■ Exercise prompt: Transcribe the stretch of entries below from the line with "obj.parent = None" through the line with "frame = import_model()", exactly and with both ends included; leave out all other lines.

■ Given entries:
====
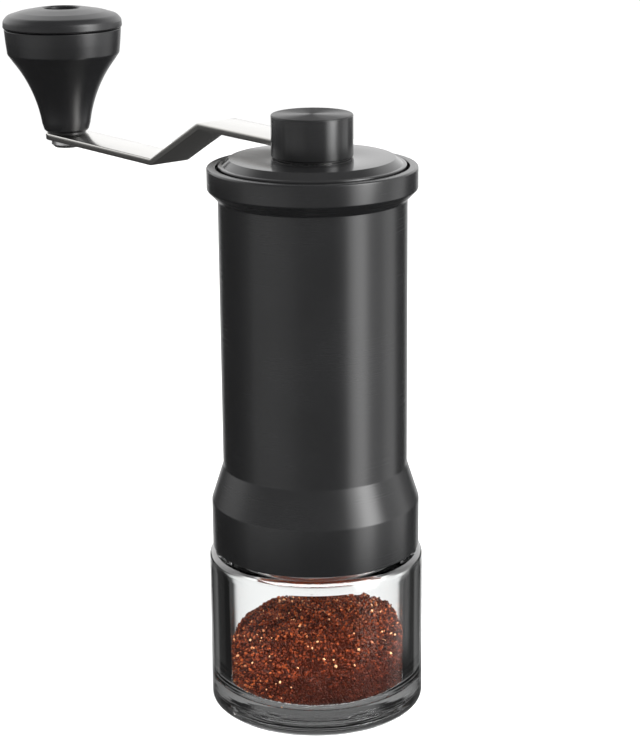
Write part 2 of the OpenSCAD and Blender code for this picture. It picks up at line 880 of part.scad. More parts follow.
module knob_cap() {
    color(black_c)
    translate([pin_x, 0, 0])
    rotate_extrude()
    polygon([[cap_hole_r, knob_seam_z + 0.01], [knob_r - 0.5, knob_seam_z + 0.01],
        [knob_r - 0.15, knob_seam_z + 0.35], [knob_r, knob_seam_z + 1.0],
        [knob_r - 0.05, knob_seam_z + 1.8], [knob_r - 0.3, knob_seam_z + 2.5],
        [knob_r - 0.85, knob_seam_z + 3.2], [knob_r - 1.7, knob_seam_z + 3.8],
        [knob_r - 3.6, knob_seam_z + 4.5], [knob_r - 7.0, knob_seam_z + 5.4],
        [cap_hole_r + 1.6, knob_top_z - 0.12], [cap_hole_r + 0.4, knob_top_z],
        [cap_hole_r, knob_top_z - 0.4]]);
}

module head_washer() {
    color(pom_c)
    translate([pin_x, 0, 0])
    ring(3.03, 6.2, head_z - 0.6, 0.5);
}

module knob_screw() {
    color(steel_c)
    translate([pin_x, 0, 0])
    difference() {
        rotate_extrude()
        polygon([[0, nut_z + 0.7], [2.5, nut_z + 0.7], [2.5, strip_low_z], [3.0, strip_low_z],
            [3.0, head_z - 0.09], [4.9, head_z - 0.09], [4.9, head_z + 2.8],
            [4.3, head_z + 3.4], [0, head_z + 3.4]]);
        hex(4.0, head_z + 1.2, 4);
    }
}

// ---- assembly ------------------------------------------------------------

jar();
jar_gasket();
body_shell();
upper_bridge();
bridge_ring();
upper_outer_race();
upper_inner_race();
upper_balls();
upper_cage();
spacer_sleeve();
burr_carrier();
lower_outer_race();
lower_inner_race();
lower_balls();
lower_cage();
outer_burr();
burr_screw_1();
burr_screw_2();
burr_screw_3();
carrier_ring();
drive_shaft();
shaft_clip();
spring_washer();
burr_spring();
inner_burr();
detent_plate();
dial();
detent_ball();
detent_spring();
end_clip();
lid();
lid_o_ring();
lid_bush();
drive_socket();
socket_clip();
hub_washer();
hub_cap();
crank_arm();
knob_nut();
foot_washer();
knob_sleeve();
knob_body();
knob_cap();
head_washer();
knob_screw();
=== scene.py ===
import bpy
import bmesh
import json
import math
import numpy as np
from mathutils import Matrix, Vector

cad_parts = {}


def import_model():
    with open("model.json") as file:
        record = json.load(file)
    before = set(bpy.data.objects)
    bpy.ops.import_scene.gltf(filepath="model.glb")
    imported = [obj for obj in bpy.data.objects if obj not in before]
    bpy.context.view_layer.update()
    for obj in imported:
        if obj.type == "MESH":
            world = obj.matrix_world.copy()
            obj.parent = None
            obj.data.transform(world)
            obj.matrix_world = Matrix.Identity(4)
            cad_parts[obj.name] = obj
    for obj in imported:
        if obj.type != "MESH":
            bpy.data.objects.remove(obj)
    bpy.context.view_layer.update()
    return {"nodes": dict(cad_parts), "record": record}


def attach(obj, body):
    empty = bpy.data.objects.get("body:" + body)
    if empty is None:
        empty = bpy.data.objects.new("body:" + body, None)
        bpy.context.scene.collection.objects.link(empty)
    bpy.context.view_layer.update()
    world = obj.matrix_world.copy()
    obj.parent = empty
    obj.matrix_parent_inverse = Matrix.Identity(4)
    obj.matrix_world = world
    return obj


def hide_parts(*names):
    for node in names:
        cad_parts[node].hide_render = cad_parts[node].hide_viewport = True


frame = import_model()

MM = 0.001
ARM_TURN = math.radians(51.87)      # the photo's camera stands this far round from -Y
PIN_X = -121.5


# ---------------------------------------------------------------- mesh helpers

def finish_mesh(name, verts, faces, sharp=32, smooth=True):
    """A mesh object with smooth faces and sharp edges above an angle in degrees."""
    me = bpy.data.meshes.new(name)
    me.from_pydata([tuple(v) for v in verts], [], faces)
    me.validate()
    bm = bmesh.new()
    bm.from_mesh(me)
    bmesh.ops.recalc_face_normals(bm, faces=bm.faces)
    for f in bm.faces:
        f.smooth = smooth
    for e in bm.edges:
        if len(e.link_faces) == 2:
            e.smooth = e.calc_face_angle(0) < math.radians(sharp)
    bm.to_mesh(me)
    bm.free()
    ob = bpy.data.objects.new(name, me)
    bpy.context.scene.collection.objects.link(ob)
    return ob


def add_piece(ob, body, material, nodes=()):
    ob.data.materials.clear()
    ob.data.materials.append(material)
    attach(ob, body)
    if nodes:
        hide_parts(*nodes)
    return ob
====
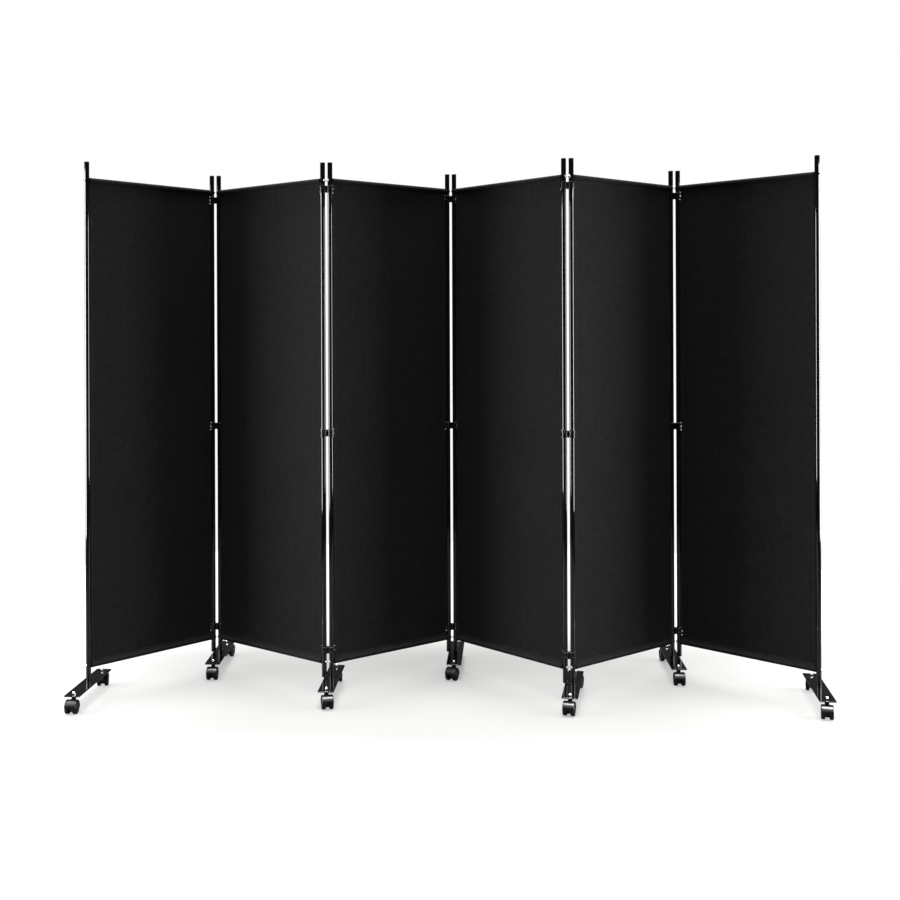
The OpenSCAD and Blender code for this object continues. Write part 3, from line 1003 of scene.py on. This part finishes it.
====
■ Completed exercise:
            obj.parent = None
            obj.data.transform(world)
            obj.matrix_world = Matrix.Identity(4)
            cad_parts[obj.name] = obj
    for obj in imported:
        if obj.type != "MESH":
            bpy.data.objects.remove(obj)
    bpy.context.view_layer.update()
    return {"nodes": dict(cad_parts), "record": record}


def attach(obj, body):
    empty = bpy.data.objects.get("body:" + body)
    if empty is None:
        empty = bpy.data.objects.new("body:" + body, None)
        bpy.context.scene.collection.objects.link(empty)
    bpy.context.view_layer.update()
    world = obj.matrix_world.copy()
    obj.parent = empty
    obj.matrix_parent_inverse = Matrix.Identity(4)
    obj.matrix_world = world
    return obj


def hide_parts(*names):
    for node in names:
        cad_parts[node].hide_render = cad_parts[node].hide_viewport = True


frame = import_model()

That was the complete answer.